The frequency depends on the use case:

  • National statistics: Typically calculated annually using the most recent income survey data
  • Academic research: Often uses multi-year averages to smooth out short-term fluctuations
  • Policy evaluation: May require more frequent calculations when assessing the impact of specific interventions
  • Business applications: Usually updated quarterly or annually based on customer data

What are the limitations of the Lorenz curve?

While powerful, the Lorenz curve has several limitations:

  • Sensitivity to extreme values: Very high or low incomes can disproportionately affect the curve
  • Population size dependence: Small populations may produce unreliable curves
  • Ignores demographic factors: Doesn’t account for age, household size, or other relevant variables
  • Static snapshot: Doesn’t capture mobility or changes over time
  • Data requirements: Requires comprehensive income data that may not be available

Conclusion

The Lorenz curve remains one of the most important tools in economic analysis for understanding and visualizing inequality. When properly calculated and interpreted, it provides valuable insights into the distribution of resources within a population.

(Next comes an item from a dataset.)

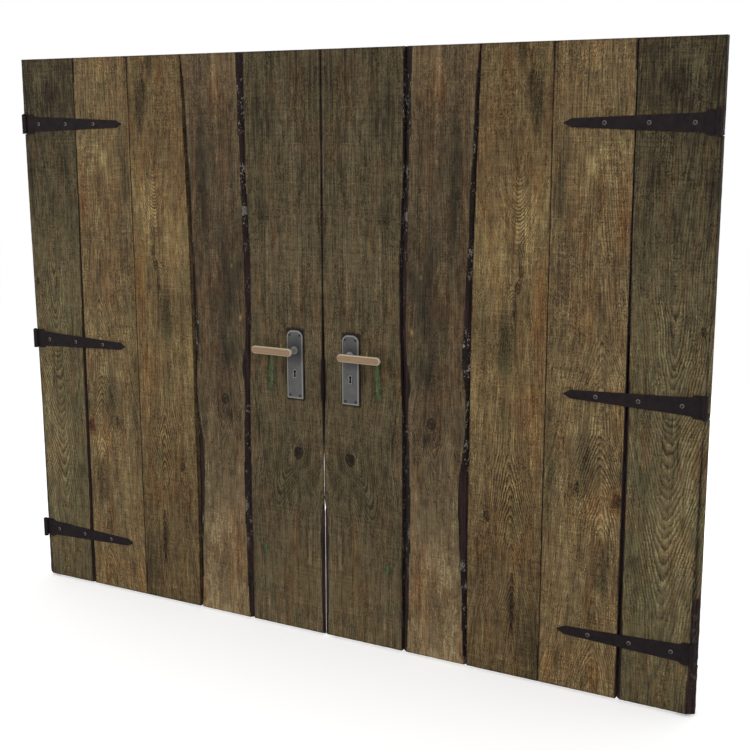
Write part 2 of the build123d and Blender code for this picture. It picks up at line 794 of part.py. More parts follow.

Our calculator simplifies the complex mathematical process, allowing researchers, policymakers, and analysts to quickly generate Lorenz curves from their income data.

Remember that while the Gini coefficient provides a useful single-number summary, the full Lorenz curve contains more complete information about the pattern of inequality across the entire distribution. For comprehensive analysis, consider examining the curve at multiple points, not just relying on the Gini coefficient.

As with any statistical measure, proper interpretation requires understanding the data sources, potential biases, and context-specific factors that might influence the results. When used appropriately, the Lorenz curve can be an powerful tool for informing economic policy and social research.